Not only that, but baseball caps have risen to preeminence at a time when headgear in general has been in decline. The fedora has gone the way of spats. The beret remains the favored choice of a few noggins, but as sure as English has replaced French as the language of diplomacy, so has the baseball cap swamped the beret sur la tete. The final indignity to Gallic pride.

Baseball caps have become so ubiquitous largely because women have taken to them, too. Name another hat that is so uni-sexual. This is largely because of the most brilliant clothing invention since the zipper, namely the hole in the rear of the baseball cap, so that ladies might let their glorious long locks stream through. The gap in the cap -- absolutely Dr.

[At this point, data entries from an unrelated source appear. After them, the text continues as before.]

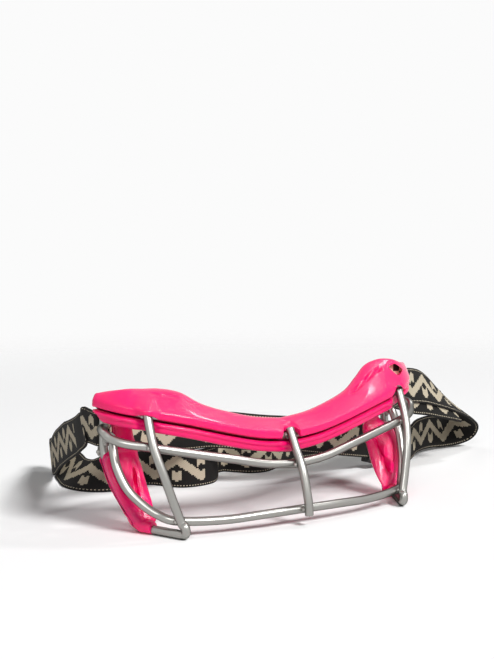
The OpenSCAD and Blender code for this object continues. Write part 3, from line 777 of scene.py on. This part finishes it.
# From the top down: the height, the inner edge's and the outer edge's place in and forward of the
# post, how far the pad holds the wire, and the share of the full thickness.
cheek_rows = [
    (47, 14.1, 0.2, 4.8, 0.4, 0, 0.45),
    (43.5, 14.5, 0.7, 4.8, 0.8, 0, 0.45),
    (40, 14.9, 1.4, 4.8, 1.4, 0, 0.5),
    (36, 15.4, 2.7, 4.6, 2.9, 0, 0.45),
    (33.6, 15.7, 3.9, 1.4, 5.0, 0.6, 0.62),
    (31, 15.8, 5.2, -1.3, 6.5, 1, 1),
    (28, 16.1, 6.7, -1.7, 8.8, 1, 1),
    (24, 16.3, 9, -1.3, 11.5, 1, 1),
    (20, 16.5, 11.3, -0.4, 13.6, 1, 1),
    (16, 16.7, 13.6, 0.6, 15.3, 1, 1),
    (13, 16.8, 15.6, 1.7, 16.2, 1, 0.92),
    (10.5, 16.7, 17.1, 2.4, 16.9, 1, 0.82),
    (8, 16.5, 19, 3.3, 17.6, 1, 0.74),
    (5.5, 16.2, 21, 4.6, 18.2, 1, 0.68),
]
wire_from = 7 * route_steps


def cheek_ring(z, in_x, in_y, out_x, out_y, hold, share):
    """A level section of the right cheek pad, round the rim wire where it holds it."""
    xi = half_span - in_x
    yi = post_y - in_y
    xo = half_span - out_x
    yo = post_y - out_y
    deep = cheek_t * share
    wire_at = at_h(rim_right[wire_from:], z)[:2]
    w = mix(np.array([xo - 0.8, yo + deep * 0.5]), wire_at, hold)
    r = mix(0.3, grip * 1.27, hold)
    ye = w[1] - max(0.6 * hold + 0.1, math.sqrt(max(r * r - (xo - w[0]) ** 2, 0)))
    # From the outer edge along the front face and round the inner edge
    points = [(xo, ye), (xo, min(yo + 0.5, ye - 0.4))]
    points += [(mix(xo, xi, f), mix(yo, yi, f) - 1.6 * f * (1 - f)) for f in (0.2, 0.5, 0.8)]
    points += [(xi + 0.2, yi + 0.7), (xi + 0.4, yi + deep * 0.3), (xi + 2.4, yi + deep * 0.72)]
    # Back along the rear face to the outer edge, then round the wire
    points += [(mix(xi, xo, f), mix(yi, yo, f) + deep) for f in (0.3, 0.7)]
    points += [(xo - 1, yo + deep - 0.4), (xo, yo + deep * 0.8), (xo, max(w[1] + 0.6 * hold + 0.1, yo + 1))]
    for a in np.radians(np.linspace(15, 345, 12)):
        points.append((w[0] + r * math.cos(a), w[1] + r * math.sin(a)))
    ring = even(soften(np.array(points)), cheek_points)
    return np.column_stack([ring, np.full(cheek_points, z)])


def foot_ring(lowest, z, share):
    """A level section of the rounded foot, which narrows from the pad's lowest full section."""
    middle = np.array([half_span - foot_in, cheek_tip[1] + foot_d, z])
    return mix(middle, np.column_stack([lowest[:, :2], np.full(cheek_points, z)]), share)


def slit_cutter(side, place, half_length, half_width, tilt):
    """An oval bar that reaches into the pad's front face, for one slit."""
    rings = []
    for reach in slit_reach:
        ring = []
        for a in np.linspace(0, math.tau, 24, endpoint=False):
            up = half_length * math.sin(a)
            ring.append((half_width * math.cos(a) + tilt * up, reach, up + reach * slit_lean))
        rings.append(np.asarray(place) + ring)
    return shell("slit_cutter", np.asarray(rings) * [side, 1, 1])


def raise_lip(item, side, place, half_length, half_width, tilt):
    """A low rounded lip all round where a slit will be cut."""
    mesh = item.data
    flat = np.zeros(len(mesh.vertices) * 3)
    mesh.vertices.foreach_get("co", flat)
    points = flat.reshape(-1, 3)
    out = np.array([vertex.normal for vertex in mesh.vertices])
    x, y, z = (((points - zero) * 1000 * [side, 1, 1]) - place).T
    up = z - y * slit_lean
    far = np.hypot((x - tilt * up) / half_width, up / half_length)
    points += out * (lip_rise * np.exp(-(((far - 1.55) / 0.4) ** 2)))[:, None]
    mesh.vertices.foreach_set("co", points.ravel())
    mesh.update()


def add_mesh(item, other):
    """Moves the other object's skin into this one."""
    working = bmesh.new()
    working.from_mesh(item.data)
    working.from_mesh(other.data)
    working.to_mesh(item.data)
    working.free()
    bpy.data.objects.remove(other)


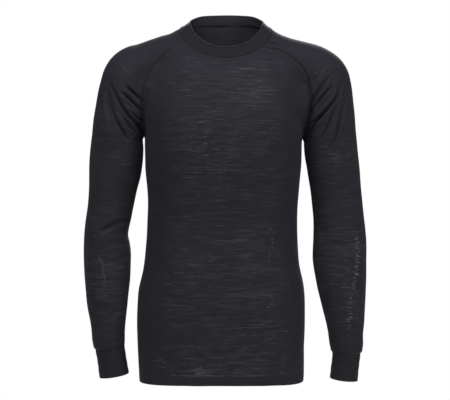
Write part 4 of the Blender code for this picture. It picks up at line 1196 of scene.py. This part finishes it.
def build_neck_band():
    """The neck band: a straight strip folded double and stretched a little to stand up."""
    pieces = [neck_angles("front", 60), neck_angles("left", 34), neck_angles("back", 50)[::-1],
              neck_angles("right", 34)[::-1] + 360]
    angles = np.concatenate([piece[:-1] for piece in pieces] + [pieces[0][:1] + 360])
    seam = neck_seam(angles)
    band, through = neck_mitre(angles, unit(form_slope(seam)))
    turn = np.radians(angles)[:, None]
    wave = sum(height * np.sin(turn * waves + start) for height, waves, start in NECK_WAVES)
    rise = neck_points(angles, FOLD_LINE) - seam + band * wave
    pull = humps(from_front(angles), NECK_PULL)[:, None]
    lines, ups = folded_band(seam, rise, band, through, pull)
    # The allowance strip is painted lighter, against the shadow it casts.
    seam_allowances("neck_allowance", [(seam - unit(rise) * STRIP_INSIDE, through, True)],
                    BAND_CLOTH, *STRIP_HALVES, {"paleness_and_painted_light": np.full(8 * len(seam) - 8, STRIP_PAINTED_LIGHT)})
    past = ups - np.linalg.norm(rise, axis=-1).mean()
    # Painted highlight along the fold, and painted light over the inner face past it.
    paleness_and_painted_light = np.maximum(humps(past, FOLD_PAINTED_HIGHLIGHT), INSIDE_PAINTED_LIGHT * (past > 1))
    return ring_piece("neck_band", "neckband", lines, lengths_along(seam), ups, paleness_and_painted_light)


def build_cuff(side):
    """A cuff: a strip folded double round the wrist, with slight rings where it gives. It
    runs down its outer face, over the fold by the turn's sine and cosine, and up inside."""
    depth = CUFFS[side][1]
    start = SLEEVES[side].where(CUFFS[side][0]) - depth
    even = np.linspace(0, 1, 22)
    share = np.concatenate((even, np.ones(len(FOLD_TURNS)), even[::-1]))[:, None]
    turn = np.concatenate((0 * even, FOLD_TURNS, 0 * even + np.pi))[:, None]
    angle = 2 * np.pi * round_shares(73)
    down = (SEAM_GAP / 2 + (depth - SEAM_GAP / 2 - DOUBLED / 2) * share
            + np.sin(turn) * DOUBLED / 2)
    swell = (0.3 * np.sin(np.pi * share) + humps(share * depth, (-0.4, 0, 1.0))
             + 0.18 * np.sin(2 * np.pi * share * 3.3 + 1 + angle))
    lines = SLEEVES[side].around(start + down[:, 0], angle,
                                 swell - (1 - np.cos(turn)) * DOUBLED / 2)
    ups = np.where(turn < np.pi, down, 2 * depth - down)[:, 0]
    return ring_piece(side + "_cuff", "cuff_" + side, lines, lengths_along(lines[0]), ups,
                      CUFF_PALENESS + humps(ups, (CUFF_FOLD_PALENESS, depth, 1.0)))


bands = build_neck_band(), build_cuff("right"), build_cuff("left")

# ------------------------------------------------------------------ studio
# A pale floor well below the hem, an even pale room, three large lights above in front, weaker
# ones low in front and at the sides, and one behind, as for a garment shown on its own.
scene = bpy.context.scene
FLOOR = -1.15
floor_mesh = bpy.data.meshes.new("floor")
floor_mesh.from_pydata([(-1.5, -1.5, FLOOR), (1.5, -1.5, FLOOR), (1.5, 1.5, FLOOR),
                        (-1.5, 1.5, FLOOR)], [], [(0, 1, 2, 3)])
floor = bpy.data.objects.new("floor", floor_mesh)
scene.collection.objects.link(floor)
floor_mesh.materials.append(Finish("pale floor").done({"Base Color": (0.75, 0.75, 0.76, 1),
                                                       "Roughness": 0.9}))

world = bpy.data.worlds.new("pale room")
scene.world = world
world.use_nodes = True
sky = world.node_tree
room = sky.nodes["Background"]
seen = sky.nodes.new("ShaderNodeBackground")
for light, colour, strength in ((seen, (1, 1, 1, 1), 1.0), (room, (0.97, 0.97, 1.0, 1), 0.05)):
    light.inputs["Color"].default_value = colour
    light.inputs["Strength"].default_value = strength
rays, mix = sky.nodes.new("ShaderNodeLightPath"), sky.nodes.new("ShaderNodeMixShader")
sky.links.new(rays.outputs["Is Camera Ray"], mix.inputs[0])
sky.links.new(room.outputs[0], mix.inputs[1])
sky.links.new(seen.outputs[0], mix.inputs[2])
sky.links.new(mix.outputs[0], sky.nodes["World Output"].inputs["Surface"])

# Square area lights: name, place, the point each faces, size, power, colour.
for name, place, target, size, power, colour in (
        ("key_light", (0.12, -1.4, 1.65), (0, 0, -0.25), 0.8, 13.0, (0.95, 0.96, 1.0)),
        ("left_key_light", (-1.2, -1.2, 1.6), (0, 0, -0.25), 0.8, 21.5, (0.93, 0.925, 1.0)),
        ("right_key_light", (1.2, -1.2, 1.6), (0, 0, -0.25), 0.8, 18.5, (0.98, 0.945, 1.0)),
        ("front_light", (0.3, -3.4, 0.5), (0, 0, -0.3), 1.0, 5, (0.975, 0.925, 1.0)),
        ("right_light", (2.4, -1.6, 0.3), (0, 0, -0.35), 1.2, 9.5, (1.0, 0.91, 0.97)),
        ("left_light", (-2.0, -0.4, 1.2), (0, 0, -0.25), 1.0, 2, (1, 1, 1)),
        ("back_light", (0.4, 2.6, 1.3), (0, 0, -0.3), 1.5, 110, (1, 1, 1))):
    data = bpy.data.lights.new(name, "AREA")
    data.size, data.energy, data.color = size, power, colour
    lamp = bpy.data.objects.new(name, data)
    lamp.location = place
    lamp.rotation_euler = (Vector(target) - Vector(place)).to_track_quat("-Z", "Y").to_euler()
    scene.collection.objects.link(lamp)

camera_data = bpy.data.cameras.new("camera")
camera_data.lens, camera_data.sensor_width = 92.0, 36.0
camera_data.shift_y = -0.0844
camera = bpy.data.objects.new("camera", camera_data)
camera.location = (0.002, -2.3, -0.264)
camera.rotation_euler = (np.pi / 2, 0, 0)
scene.collection.objects.link(camera)
scene.camera = camera
scene.view_settings.view_transform = "Standard"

Seussian.

Actually -- I bet you never thought of this -- we shouldn't be surprised that women now wear baseball caps, because, as millinery experts have divined, the baseball cap, in shape and utility, is closest to the old-fashioned Victorian sun bonnet. Visualize that now. Right?

And it also helps the hegemony of baseball caps that they have the adjustor with the little holes in the back. This way, one size fits all. I have a pinhead. I had an old friend with a noggin the size of a watermelon. We called him the head of the school. But the two of us can buy the exact same baseball cap. Men, women, big heads, little heads. The baseball cap may be the most universal article of clothing ever designed.

Like all perfect creations, though, the baseball cap evolved. It apparently dates back to 1860, when it was referred to as "the Brooklyn style," the choice of a team known as the Excelsiors. But some early baseball caps sat up, blocky, like what tops the crowns of French gendarmes.

Others had tiny little visors. It wasn't until 1954 that the baseball cap was standardized in the major leagues. One of the ironic things about baseball caps is that so many people in other sports wear them. Tennis players and golfers wear baseball caps. Quarterbacks put them on as soon as they take off their helmet. So too do automobile racers. I don't understand, though, why so many people wear baseball caps backwards. This doesn't keep the sun out of your eyes, and the gap in the cap looks foolish on your forehead. Of course, a few young knuckleheads even wear baseball caps sort of sideways. Whatever.

What you don't see much of anymore is folks who wear their baseball caps way back up on their head. These are the types who tend to scratch their heads. That seems to have mostly gone out. Oh well, it'll probably come back in style. Baseball caps have clearly become the prime fashion of the 21st century world.